Her insanın olayları yorumlamak ve yorumlarken de sonuçlar çıkarmak için bir “anlam verme sistemi” vardır. İnsanın aşka, sevgiye ve evliliğe yüklediği anlam, beklenti seviyesi ve olgunluğu, o kişinin düşünce ve davranışlarının, iyi bir eş olma seviyesini, eşiyle olan iletişimini ve ilişkinin sonucunu ve mutluluğunu olumlu ya da olumsuz yönde etkiler. Unutulmamalıdır ki hayat; insanın karşılaştığı ve yaşadığı olaylara anlam verme yolculuğudur.
…
Aşk; sonucundan memnun kalman seçilmiş davranışların bir sonucudur. Çünkü; davranışı belirleyen sonucudur. Bu sebeple insanlar sonucundan memnun kaldıkları davranışı tekrarlamaya isteklidirler ve kendilerini iyi hissettiren insanlara da yakın olmak isterler.
Sonucundan memnun olunmayan davranışları yapmak ise sevgi ve aşk yolunda cehennemlik günahtır. Yaşanılası güzellikte bir aşk ancak, birbirini seven iki kişinin kendilerini iyi hissettirecek davranış içinde oldukların da ortaya çıkar. Çünkü; insanın mutluluğu birlikte olduğu insanlara iyi duygular yaşatmasında, onların kendilerini değerli ve iyi hissetmelerini sağlamasında yatar.
…
Eğer hayatınızı onsuz yaşayamayacağınızı düşündüğünüz birisine bağlayacaksanız her şeyden önce korkudan, kuşkudan ve güvensizlikten uzak durun ve aşkınızın temeline onurlu inancınızı, olumlu tavrınızı, mutlu duygularınızı ve iyimser düşüncelerinizi yeteri kadar değil, çok sık olarak ihtiyaç duyduğunuzda hiç mi hiç bitmeyecek oranda yerleştirin.
Korku, kuşku ve güvensizlik aşkın zehridir ve aşkın oluştuğu ortamı nehirler. Sağlıklı birliktelikler ve evlilikler korku ortamında ilişmez; fakat seçilmiş davranışlar temelinde çok üst düzeyde dikkat ve emek ister. Unutulmamalı ki aşk; sevilen kişinin nasıl etkilendiğinin bilincinde olmayı gerektiren içi sevgi dolu seçilmiş davranışlarla beslenirse saat gibi işler.
…
Bugünün mutluluğunun yarının belirsizliği yüzünden engellenmesine izin vermeyin. Aynı zamanda geçmişe de takılı kalmayın.

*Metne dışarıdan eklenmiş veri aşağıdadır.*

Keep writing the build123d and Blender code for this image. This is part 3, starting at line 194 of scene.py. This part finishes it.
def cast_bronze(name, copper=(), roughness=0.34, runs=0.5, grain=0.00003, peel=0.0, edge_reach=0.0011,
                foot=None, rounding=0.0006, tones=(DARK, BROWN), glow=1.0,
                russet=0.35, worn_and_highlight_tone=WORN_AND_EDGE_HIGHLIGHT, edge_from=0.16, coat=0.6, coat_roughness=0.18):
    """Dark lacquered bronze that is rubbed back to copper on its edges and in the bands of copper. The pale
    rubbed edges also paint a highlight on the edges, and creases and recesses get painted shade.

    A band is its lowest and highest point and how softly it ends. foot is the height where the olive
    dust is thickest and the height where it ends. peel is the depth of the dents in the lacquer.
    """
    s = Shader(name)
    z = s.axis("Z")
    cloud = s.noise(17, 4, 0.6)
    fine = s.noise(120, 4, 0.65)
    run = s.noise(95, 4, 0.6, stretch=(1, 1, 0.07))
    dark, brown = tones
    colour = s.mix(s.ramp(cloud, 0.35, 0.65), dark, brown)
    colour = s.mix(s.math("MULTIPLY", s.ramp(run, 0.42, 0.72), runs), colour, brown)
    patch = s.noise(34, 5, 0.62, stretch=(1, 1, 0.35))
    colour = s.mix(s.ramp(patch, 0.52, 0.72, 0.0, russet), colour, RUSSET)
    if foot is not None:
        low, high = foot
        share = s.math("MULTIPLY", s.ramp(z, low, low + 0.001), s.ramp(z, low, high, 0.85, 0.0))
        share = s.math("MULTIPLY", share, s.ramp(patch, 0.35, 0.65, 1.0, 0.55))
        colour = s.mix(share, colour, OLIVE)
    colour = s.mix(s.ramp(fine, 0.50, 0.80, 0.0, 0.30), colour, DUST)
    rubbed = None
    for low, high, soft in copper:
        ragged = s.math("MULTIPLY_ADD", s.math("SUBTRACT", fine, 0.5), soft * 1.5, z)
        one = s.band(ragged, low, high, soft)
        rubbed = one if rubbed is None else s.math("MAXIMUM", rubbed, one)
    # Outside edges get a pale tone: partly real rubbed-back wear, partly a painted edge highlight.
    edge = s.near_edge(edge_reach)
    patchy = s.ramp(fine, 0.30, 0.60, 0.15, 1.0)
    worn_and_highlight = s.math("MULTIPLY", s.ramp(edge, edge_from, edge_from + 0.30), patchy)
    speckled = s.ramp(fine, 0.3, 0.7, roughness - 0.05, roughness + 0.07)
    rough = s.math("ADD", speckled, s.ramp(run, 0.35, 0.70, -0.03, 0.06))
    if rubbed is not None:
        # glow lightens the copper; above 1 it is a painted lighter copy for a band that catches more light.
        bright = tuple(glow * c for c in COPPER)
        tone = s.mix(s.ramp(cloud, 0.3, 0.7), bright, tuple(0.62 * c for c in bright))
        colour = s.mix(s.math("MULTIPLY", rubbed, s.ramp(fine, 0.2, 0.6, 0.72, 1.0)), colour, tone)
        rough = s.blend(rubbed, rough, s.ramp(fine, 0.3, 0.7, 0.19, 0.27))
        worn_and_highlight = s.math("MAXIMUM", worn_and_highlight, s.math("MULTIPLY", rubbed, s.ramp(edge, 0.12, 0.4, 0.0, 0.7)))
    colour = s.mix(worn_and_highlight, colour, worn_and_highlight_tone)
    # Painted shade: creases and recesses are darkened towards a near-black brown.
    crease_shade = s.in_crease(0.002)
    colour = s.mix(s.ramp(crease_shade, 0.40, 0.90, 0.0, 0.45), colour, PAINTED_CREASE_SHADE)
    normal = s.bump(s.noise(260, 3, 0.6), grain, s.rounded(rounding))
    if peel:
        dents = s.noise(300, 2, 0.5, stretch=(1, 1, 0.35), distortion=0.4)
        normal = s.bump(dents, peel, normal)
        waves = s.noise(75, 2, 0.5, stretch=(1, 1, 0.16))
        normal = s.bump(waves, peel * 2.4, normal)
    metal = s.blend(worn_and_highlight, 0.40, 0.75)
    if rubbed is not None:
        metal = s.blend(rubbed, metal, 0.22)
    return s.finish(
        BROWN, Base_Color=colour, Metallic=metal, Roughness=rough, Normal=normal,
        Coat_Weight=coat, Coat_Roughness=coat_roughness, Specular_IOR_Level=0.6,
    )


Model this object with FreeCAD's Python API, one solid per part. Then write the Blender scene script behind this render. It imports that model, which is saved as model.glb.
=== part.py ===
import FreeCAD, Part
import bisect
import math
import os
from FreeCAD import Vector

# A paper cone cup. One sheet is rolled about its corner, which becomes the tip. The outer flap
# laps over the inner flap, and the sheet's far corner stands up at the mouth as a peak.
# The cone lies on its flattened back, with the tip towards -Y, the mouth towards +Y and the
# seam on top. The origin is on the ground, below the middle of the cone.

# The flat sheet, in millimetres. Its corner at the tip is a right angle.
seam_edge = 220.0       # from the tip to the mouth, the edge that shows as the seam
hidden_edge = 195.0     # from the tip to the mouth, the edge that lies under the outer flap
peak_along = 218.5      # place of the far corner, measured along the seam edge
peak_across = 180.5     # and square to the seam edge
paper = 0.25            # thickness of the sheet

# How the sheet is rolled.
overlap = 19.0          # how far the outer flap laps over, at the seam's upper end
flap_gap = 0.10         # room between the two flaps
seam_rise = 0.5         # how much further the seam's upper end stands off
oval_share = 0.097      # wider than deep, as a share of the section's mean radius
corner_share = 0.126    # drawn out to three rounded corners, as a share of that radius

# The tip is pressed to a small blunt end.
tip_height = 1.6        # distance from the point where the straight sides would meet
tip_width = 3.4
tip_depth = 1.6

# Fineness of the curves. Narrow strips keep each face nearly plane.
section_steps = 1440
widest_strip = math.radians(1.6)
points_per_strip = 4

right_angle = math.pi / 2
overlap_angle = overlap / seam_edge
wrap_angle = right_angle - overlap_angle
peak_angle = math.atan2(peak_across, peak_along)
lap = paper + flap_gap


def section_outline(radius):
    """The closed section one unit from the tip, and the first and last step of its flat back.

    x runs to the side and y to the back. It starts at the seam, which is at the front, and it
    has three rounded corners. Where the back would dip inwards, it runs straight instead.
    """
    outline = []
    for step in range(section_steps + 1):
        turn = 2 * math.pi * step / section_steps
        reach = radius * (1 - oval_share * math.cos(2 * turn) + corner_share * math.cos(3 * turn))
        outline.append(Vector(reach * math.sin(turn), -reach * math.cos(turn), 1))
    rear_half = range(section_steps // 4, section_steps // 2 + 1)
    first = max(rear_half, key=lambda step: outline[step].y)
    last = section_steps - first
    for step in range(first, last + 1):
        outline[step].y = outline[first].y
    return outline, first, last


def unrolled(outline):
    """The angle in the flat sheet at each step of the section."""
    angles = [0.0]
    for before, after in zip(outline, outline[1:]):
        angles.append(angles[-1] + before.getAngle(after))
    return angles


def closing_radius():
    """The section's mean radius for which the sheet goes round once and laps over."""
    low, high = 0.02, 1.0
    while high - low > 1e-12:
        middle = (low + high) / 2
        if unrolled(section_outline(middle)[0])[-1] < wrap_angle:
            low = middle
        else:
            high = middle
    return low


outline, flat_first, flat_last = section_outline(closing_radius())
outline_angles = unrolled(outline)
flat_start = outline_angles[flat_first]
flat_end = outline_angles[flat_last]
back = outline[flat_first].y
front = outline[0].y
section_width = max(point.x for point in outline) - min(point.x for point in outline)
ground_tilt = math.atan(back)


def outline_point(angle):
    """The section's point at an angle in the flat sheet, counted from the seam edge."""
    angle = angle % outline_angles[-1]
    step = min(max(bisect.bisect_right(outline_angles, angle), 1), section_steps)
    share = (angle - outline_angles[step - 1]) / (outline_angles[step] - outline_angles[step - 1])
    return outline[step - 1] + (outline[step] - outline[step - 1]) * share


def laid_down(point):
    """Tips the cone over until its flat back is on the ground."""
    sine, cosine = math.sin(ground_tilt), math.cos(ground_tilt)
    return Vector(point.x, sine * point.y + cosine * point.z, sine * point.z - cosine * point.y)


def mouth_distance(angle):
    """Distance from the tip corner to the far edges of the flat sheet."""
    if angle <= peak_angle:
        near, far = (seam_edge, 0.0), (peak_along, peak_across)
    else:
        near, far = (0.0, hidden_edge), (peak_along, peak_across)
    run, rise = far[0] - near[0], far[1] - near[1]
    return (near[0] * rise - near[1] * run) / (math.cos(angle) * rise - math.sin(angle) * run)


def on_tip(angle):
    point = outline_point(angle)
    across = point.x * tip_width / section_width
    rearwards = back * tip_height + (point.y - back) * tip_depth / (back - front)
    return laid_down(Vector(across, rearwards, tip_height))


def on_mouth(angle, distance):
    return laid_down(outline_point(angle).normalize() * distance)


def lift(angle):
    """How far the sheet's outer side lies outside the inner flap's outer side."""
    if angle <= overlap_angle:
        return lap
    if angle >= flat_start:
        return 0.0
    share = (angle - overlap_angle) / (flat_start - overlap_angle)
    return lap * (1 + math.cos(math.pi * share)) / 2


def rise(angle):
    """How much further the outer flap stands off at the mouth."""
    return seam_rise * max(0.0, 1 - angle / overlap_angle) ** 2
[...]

Çünkü; geçmişe takılır “keşke” lerinizi düşünürseniz. ‘bugünün” sizin için önemini azaltır ve “şimdi” ye karşı direncinizi arttırırsınız.
Bu sebeple; şimdiki ana odaklanın. Şimdi ki “an” a odaklandıkça mutluluğunuz, yarının belirsizliğine odaklandıkça da mutsuzluğunuz artar. Odaklandığınız şey, gerçeğiniz olur ve hayatınızın her alanına ve her anına yayılır. Şimdi ki “an” ın fark yaratan potansiyel gücünü hissederek, bu “an’ a odaklanmak çelişkiyi huzura, sıkıntıyı mutluluğa çevirir. Bu gerçeği hiç unutmayın.
…
Elde edeceğimiz sonuçların ne olacağını belirleyen o sonuçlan elde etmeden önceki gösterdiğimiz davranışlarımızdır. Düşüncelerimizdir. Tutumlarımızdır. İnançlarımızdır.
Ve son olarak,
Hepimiz hayallerimiz kadar var oluruz; Ve hepimiz söylediğimiz kadar değil, hissettiğimiz kadar severiz.”